Required task -
In the listing that follows, the range to quote begins at the line that has "below the origin" and ends after the line that has "obj.parent = empty"; quote it verbatim and add nothing.

Recorded information -
□ □ □ □ □ □ □
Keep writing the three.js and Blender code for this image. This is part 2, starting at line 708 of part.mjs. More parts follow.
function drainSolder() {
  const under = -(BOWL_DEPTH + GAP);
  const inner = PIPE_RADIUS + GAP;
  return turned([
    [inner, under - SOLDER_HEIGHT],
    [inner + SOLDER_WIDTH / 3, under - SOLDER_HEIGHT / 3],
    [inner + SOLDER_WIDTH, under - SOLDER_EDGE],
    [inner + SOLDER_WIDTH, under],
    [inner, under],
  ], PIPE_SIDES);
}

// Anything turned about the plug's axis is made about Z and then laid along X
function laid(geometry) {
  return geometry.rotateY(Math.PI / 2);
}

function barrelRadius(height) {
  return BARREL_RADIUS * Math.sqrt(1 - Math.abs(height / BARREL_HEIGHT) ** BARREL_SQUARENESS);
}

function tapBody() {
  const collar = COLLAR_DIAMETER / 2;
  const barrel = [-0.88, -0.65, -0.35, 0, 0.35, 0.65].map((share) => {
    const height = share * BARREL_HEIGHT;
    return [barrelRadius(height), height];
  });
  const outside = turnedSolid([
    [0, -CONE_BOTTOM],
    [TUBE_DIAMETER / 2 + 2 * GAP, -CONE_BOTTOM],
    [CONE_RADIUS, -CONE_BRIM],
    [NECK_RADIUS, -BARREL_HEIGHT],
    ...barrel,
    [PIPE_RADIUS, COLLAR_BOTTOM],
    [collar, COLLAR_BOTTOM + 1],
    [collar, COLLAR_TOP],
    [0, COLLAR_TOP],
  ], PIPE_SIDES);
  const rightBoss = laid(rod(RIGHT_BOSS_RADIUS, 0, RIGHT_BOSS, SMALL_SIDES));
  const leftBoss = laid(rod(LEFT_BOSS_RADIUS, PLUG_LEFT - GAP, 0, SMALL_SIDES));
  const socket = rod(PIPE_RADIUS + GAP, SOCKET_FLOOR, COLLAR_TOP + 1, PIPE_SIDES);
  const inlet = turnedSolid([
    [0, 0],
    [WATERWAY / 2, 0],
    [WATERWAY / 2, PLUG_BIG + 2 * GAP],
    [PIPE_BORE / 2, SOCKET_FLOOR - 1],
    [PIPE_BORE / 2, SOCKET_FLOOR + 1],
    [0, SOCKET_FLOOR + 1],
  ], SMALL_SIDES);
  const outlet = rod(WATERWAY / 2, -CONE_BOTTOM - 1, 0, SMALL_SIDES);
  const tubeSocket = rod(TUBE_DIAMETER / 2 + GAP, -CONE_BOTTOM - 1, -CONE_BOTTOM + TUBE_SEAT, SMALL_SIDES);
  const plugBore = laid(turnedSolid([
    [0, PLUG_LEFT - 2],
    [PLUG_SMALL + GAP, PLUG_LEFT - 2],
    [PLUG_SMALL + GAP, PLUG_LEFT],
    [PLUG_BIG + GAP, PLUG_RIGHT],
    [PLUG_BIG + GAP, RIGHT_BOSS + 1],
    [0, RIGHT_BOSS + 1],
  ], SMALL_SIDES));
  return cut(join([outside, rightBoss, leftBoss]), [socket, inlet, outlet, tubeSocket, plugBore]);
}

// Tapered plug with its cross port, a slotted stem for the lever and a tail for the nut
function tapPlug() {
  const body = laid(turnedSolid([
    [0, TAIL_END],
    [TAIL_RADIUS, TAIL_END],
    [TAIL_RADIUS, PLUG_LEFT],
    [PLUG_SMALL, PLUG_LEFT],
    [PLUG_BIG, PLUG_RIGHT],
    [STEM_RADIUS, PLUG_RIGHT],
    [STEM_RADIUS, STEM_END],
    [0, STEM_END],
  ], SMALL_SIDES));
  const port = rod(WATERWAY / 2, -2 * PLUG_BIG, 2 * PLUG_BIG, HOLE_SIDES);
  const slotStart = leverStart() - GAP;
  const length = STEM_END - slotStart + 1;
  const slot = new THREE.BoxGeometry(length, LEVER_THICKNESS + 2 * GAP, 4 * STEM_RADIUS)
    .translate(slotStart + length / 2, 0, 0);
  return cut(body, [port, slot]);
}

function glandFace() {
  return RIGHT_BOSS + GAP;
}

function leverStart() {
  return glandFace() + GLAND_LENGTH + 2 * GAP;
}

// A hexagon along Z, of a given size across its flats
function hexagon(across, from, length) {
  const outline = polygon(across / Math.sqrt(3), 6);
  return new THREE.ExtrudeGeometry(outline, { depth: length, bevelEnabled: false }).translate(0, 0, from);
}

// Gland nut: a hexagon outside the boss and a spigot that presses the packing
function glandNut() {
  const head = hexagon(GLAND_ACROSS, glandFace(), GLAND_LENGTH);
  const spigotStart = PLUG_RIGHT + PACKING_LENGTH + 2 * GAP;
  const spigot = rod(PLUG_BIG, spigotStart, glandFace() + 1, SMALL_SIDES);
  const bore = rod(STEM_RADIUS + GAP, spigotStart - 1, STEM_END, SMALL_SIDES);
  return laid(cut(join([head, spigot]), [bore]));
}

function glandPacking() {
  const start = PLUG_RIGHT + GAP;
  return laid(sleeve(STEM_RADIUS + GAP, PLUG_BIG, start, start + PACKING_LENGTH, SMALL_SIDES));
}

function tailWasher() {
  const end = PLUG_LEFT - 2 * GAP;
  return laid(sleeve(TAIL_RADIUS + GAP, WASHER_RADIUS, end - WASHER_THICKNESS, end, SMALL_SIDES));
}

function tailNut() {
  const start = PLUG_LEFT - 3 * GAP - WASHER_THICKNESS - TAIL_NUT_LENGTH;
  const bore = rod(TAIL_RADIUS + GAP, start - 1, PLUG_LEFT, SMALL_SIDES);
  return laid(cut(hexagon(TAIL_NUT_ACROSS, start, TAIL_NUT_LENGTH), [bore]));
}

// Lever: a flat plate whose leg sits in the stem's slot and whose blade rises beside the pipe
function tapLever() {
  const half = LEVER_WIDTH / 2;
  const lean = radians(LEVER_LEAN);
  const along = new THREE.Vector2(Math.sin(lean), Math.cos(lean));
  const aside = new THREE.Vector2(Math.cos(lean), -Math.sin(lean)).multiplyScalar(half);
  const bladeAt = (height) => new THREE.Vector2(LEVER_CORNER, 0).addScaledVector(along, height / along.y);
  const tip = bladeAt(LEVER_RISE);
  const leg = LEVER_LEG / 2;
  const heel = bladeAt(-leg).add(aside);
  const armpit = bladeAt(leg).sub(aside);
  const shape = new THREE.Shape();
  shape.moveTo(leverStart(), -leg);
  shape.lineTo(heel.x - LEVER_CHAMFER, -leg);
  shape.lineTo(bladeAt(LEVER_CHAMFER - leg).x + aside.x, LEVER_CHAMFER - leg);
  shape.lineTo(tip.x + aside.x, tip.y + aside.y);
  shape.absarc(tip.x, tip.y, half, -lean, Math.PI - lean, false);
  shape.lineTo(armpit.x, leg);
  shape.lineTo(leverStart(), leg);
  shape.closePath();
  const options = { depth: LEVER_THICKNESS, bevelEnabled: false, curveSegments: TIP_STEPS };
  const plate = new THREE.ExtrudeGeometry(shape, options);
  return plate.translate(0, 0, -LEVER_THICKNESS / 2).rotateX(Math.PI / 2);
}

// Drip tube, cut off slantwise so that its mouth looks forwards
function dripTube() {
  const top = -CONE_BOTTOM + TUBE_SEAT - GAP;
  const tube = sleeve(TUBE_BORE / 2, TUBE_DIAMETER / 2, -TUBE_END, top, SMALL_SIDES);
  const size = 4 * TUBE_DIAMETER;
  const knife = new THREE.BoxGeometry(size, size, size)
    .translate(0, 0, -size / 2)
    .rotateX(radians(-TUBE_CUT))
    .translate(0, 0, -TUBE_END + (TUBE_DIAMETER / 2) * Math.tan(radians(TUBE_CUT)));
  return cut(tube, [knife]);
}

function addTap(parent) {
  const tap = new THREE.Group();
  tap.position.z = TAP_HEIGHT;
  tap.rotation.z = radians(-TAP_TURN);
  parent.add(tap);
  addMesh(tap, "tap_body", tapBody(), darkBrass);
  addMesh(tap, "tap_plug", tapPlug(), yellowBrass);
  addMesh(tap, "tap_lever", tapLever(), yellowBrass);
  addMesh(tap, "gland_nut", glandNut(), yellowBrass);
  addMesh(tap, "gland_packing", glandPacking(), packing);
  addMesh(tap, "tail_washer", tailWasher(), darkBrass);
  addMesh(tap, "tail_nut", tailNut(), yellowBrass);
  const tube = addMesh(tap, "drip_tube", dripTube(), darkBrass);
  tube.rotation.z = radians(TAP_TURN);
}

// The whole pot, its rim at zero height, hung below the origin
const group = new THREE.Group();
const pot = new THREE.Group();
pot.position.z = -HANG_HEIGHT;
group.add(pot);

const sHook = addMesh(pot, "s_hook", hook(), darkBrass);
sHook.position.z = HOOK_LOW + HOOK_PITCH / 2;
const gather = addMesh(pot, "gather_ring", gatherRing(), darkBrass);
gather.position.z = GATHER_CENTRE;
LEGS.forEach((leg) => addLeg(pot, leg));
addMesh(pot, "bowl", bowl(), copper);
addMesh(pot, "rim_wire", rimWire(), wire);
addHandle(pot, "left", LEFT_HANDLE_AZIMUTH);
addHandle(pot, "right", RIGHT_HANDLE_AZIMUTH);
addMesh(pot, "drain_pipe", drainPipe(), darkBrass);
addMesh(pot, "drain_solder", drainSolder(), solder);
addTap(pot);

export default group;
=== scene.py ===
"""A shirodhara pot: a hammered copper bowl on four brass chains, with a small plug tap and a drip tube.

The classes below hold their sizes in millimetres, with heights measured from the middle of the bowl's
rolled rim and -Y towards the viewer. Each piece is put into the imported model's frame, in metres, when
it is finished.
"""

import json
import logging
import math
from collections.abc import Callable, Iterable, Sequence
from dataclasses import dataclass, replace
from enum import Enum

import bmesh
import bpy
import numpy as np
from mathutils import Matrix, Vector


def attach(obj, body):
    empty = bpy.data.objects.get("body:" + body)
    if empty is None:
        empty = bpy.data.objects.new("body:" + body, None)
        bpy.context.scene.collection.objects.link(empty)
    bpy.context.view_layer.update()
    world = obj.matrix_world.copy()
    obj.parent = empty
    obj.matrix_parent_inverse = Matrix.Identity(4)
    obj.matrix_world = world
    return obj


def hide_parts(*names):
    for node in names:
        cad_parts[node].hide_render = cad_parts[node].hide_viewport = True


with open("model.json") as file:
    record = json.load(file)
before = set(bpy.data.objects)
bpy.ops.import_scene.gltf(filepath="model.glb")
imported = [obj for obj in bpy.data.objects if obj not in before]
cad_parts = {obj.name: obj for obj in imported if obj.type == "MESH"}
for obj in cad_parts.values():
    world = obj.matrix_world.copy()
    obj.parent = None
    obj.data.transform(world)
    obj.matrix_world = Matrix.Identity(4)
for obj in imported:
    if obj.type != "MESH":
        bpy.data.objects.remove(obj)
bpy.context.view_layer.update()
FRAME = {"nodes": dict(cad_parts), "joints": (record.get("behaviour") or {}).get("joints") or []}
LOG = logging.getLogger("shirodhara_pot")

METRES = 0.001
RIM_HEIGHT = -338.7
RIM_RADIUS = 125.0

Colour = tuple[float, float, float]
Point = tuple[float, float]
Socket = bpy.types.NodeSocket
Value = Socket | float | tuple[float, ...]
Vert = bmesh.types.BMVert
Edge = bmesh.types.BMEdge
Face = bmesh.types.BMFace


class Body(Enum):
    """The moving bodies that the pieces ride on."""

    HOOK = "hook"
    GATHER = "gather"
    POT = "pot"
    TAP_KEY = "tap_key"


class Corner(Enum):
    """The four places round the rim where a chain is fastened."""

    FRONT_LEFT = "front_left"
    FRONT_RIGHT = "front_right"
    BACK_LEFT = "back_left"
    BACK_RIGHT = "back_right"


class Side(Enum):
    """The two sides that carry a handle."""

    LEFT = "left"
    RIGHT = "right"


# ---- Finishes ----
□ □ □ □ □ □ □
Full output -
// The whole pot, its rim at zero height, hung below the origin
const group = new THREE.Group();
const pot = new THREE.Group();
pot.position.z = -HANG_HEIGHT;
group.add(pot);

const sHook = addMesh(pot, "s_hook", hook(), darkBrass);
sHook.position.z = HOOK_LOW + HOOK_PITCH / 2;
const gather = addMesh(pot, "gather_ring", gatherRing(), darkBrass);
gather.position.z = GATHER_CENTRE;
LEGS.forEach((leg) => addLeg(pot, leg));
addMesh(pot, "bowl", bowl(), copper);
addMesh(pot, "rim_wire", rimWire(), wire);
addHandle(pot, "left", LEFT_HANDLE_AZIMUTH);
addHandle(pot, "right", RIGHT_HANDLE_AZIMUTH);
addMesh(pot, "drain_pipe", drainPipe(), darkBrass);
addMesh(pot, "drain_solder", drainSolder(), solder);
addTap(pot);

export default group;
=== scene.py ===
"""A shirodhara pot: a hammered copper bowl on four brass chains, with a small plug tap and a drip tube.

The classes below hold their sizes in millimetres, with heights measured from the middle of the bowl's
rolled rim and -Y towards the viewer. Each piece is put into the imported model's frame, in metres, when
it is finished.
"""

import json
import logging
import math
from collections.abc import Callable, Iterable, Sequence
from dataclasses import dataclass, replace
from enum import Enum

import bmesh
import bpy
import numpy as np
from mathutils import Matrix, Vector


def attach(obj, body):
    empty = bpy.data.objects.get("body:" + body)
    if empty is None:
        empty = bpy.data.objects.new("body:" + body, None)
        bpy.context.scene.collection.objects.link(empty)
    bpy.context.view_layer.update()
    world = obj.matrix_world.copy()
    obj.parent = empty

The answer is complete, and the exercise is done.